Work to build a FEMA (Federal Emergency Management Agency) shelter into Neosho High School is progressing, and initial ground work to prepare for similar structures will soon progress at the South and Carver elementary schools.

Tim Crawley, R-5 assistant superintendent for business and finance, said favorable weather has allowed crews to make good progress since the June 11 groundbreaking, though as with any project, workers have found some things that were not in the plans.

“We had to move a sewer line that was not in our original plan because we didn’t know that it was a straight line with no breaks or curves in it,” he said. “We jokingly say, for every 10 years the building has been up you have at least one thing that someone doesn’t remember that’s under the ground. Some of that building has been up since the ‘50s.”

When approved for a FEMA shelter, Crawley said the federal government generally pays for 75 percent of the project. Since the school district is adding to that shell to make classroom space at both the high school and at Carver, he said the federal government will pay for over half of the $8.8 million overall project.

“We’re getting 18 classrooms,” he said. “Those 18 classrooms are going to allow us to have a lot better use for teachers, for kids.”

Crawley said a plan was in place when he came to the district two years ago to add 12 classrooms to the back of the high school.

“Well, for that same amount of money that we would have gotten 12 classrooms, we’re going to get 18, plus a FEMA shelter.”

By constructing two stories, he said less square footage of ground space is needed for that amount of addition.

Explaining why the shelter is being constructed at that location, Crawley said three options were identified.

“We could either build it in the hillside by the football field, which is a long way to travel if you’re in the trailers at the south end. We could build it on the practice field, which still causes you to have to send kids outside in a storm to get protection from the storm. Or, you could add it to the front,” he said.

Crawley said placing the shelter at the back of the school was not an option, as that is in a flood plain.

“If you’ve ever been in that building and had to get from the south end to the north end in a hurry, it’s a long, stretched out building,” he said. “I think it was extremely forward-thinking. It’s a very sensible option as to where it is located. Also, say you have a tornado emergency and you have the community coming in, you’ll want it right there in the front where the people can get to it.”  

He said the front entryway of that structure will be a secure entrance where the school resource officer will be located. Crawley said school security is constantly scrutinized, and though people now have to be buzzed-in to the building, extra security is being built into the facility.

Crawley said the construction at all three facilities is based on when the concrete pre-fabricated panels are completed and delivered. He said the panels will be made for the high school in September.
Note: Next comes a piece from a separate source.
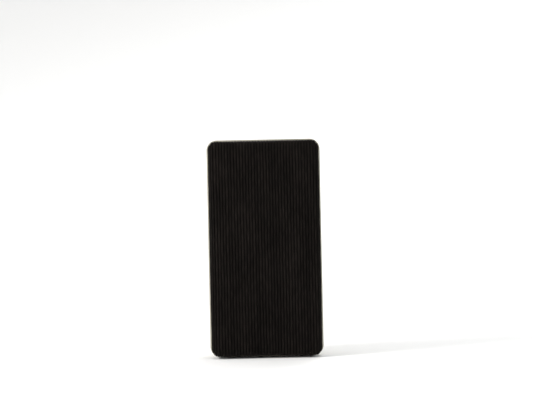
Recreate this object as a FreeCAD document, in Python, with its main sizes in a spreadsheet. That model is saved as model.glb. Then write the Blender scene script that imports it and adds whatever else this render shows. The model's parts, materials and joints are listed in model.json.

“So that is why work started there first. They start moving next week over at South, because at South, those panels will be there the end of September/ the first of October, and then for Carver they’ll actually make those panels in October,” he said.

Crawley said the high school is by far the most complicated and intricate of the three projects.

“It’s kind of a unique project,” he said. “It’s going to be one that not every school has. If you go to other schools, most FEMA shelters are a gym or a performing arts center. We kind of pushed the envelope a little bit – which I think is something they do in Neosho – because if you go to Davidson Hall (Crowder College), that’s what they did as well, so they were very forward thinking as well getting the most bang for the buck.”

Once excavation work is then completed at South, Crawley said Vaughn Excavation will move over to Carver to begin site prep work. He said the FEMA shelter will serve as a gym at South, and at Carver, five classrooms including two larger ones for art or music classes will be added.

He said since Branco Enterprises is the contractor for all three projects, they are able to seamlessly move their teams in succession from one site to the other.

“The plan is, all of them are supposed to be ready by March, so we are anticipating – without a bad winter and without delays and all that – but we are planning to be moving into them before the end of the school year,” Crawley said.

The improvements and addition will cause a change in logistics, especially at the high school.

Crawley explained, “The main effect is going to be on transportation and on parent student drop-off. We will lose the ability to drive in front of that building for most of the school year.”

He said they will at first attempt parent student drop-off at the back of the building. With the help of school security and law enforcement, Crawley said the lower parking lot by the football field will be utilized for bus loading.

“Anytime you have construction you have some growing pains, and that’s what we think is our best option right now,” he said. “We’re going to try it, and if it doesn’t work then we may come with another option.”

Crawley said the parking lot at South has been used as a through-street, and the Wayne St. entrance will be blocked off during construction at Oak Ridge Dr., so that you’ll only be able to get in from Neosho Boulevard and Wornell St., though he said emergency vehicles will have access at any time. Except for some parking, he said construction will not cause much inconvenience at Carver.